So we learned a lesson that night. Stick with bullets that have demonstrated proven performance on the game we usually hunt. The Barnes Varmint Grenade was the first "lead free" round we have tried on coyotes and we were not impressed.

By the end of the weekend, I had called in ten animals. Four coyotes and 6 Kit Fox. Two smart coyotes winded us and high-tailed it out of the area and two fell to Ken's AR. I decided to do the calling for most of the weekend so Ken could bloddy his new AR. The Backstabber did a great job and when there were animals around, it pulled them right in.

Tuesday, September 22, 2009

The Eyes Have It!

I have been working hard for a while.  It has also been very hot here in Southern California.  It’s way too hot to venture into the Mojave Desert.  There is no doubt about it, I have really got the itch to go hunting and I can’t wait to get out there again. 

Before I get into the body of this message though, I have to relate a story that happened while serving aboard the last vessel.  I was working aboard a ship that was doing training for errant young men.  It was a boot camp on the water where we drilled the boys hard in physical training, lifeguarding, CPR, ship fire fighting, and several other disciplines.  We also did several night operations to boost the boy’s confidence and challenge their fears. 

Unknown to the boys, some of the training staff is placed on the beach (as shadow observers) in full camo to watch the boys operate and give assistance if there is an injury.  On a moonless night, as several of us staff approached a remote beach by Zodiac on Santa Cruz Island, I was illuminating the shoreline with my super-bright green LED flashlight.  All of a sudden I see a big set of eyes, right in the tree line by the water’s edge.  I immediately get all jacked up and call out, “Eyes!  I’ve got eyes!”.  The instructors in the boat look at me like I’m nuts.  They have no clue what I’m talking about.  The eyes were big and shown bright green from my flashlight. 

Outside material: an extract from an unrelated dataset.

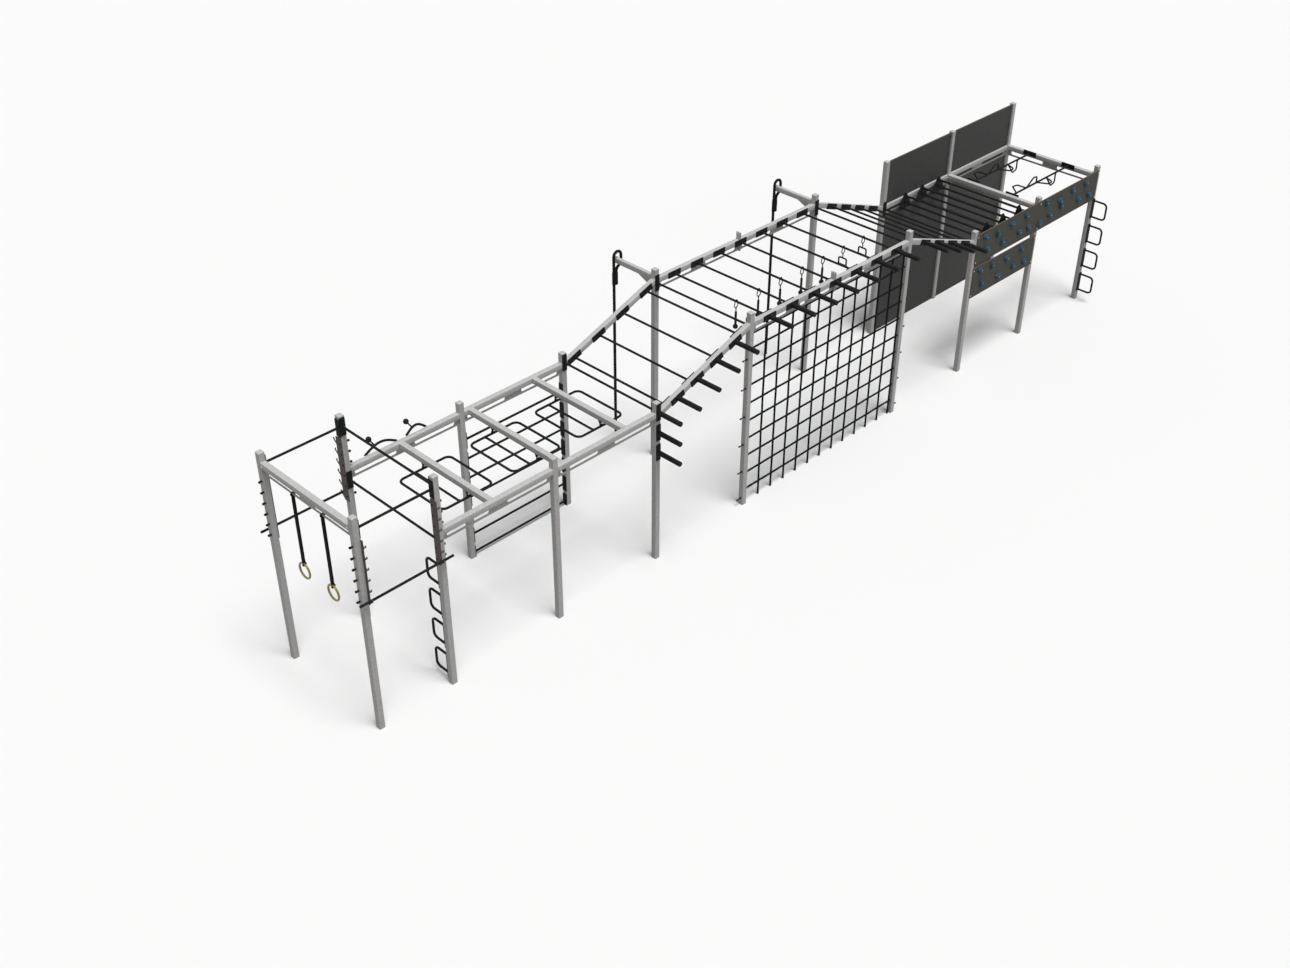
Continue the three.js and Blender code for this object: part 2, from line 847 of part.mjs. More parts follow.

As we beached the Zodiac, the eyes were about 100-feet away and beginning to move through the brush and up the hillside.  I explained to the guys what I was talking about and they began to get excited too.  The only guy that wasn’t too excited was the guy we were leaving on the beach alone to wait for the cadets.  He was a little freaked out because we couldn’t get a positive ID on the animal.  What ever it was, moved up the hillside slowly and kept looking back at us.  We guessed a deer, a goat, a pig, it was anybody’s guess what we saw.  That did provide a bit of excitement for me though and made me think that I had to get out coyote hunting again soon. 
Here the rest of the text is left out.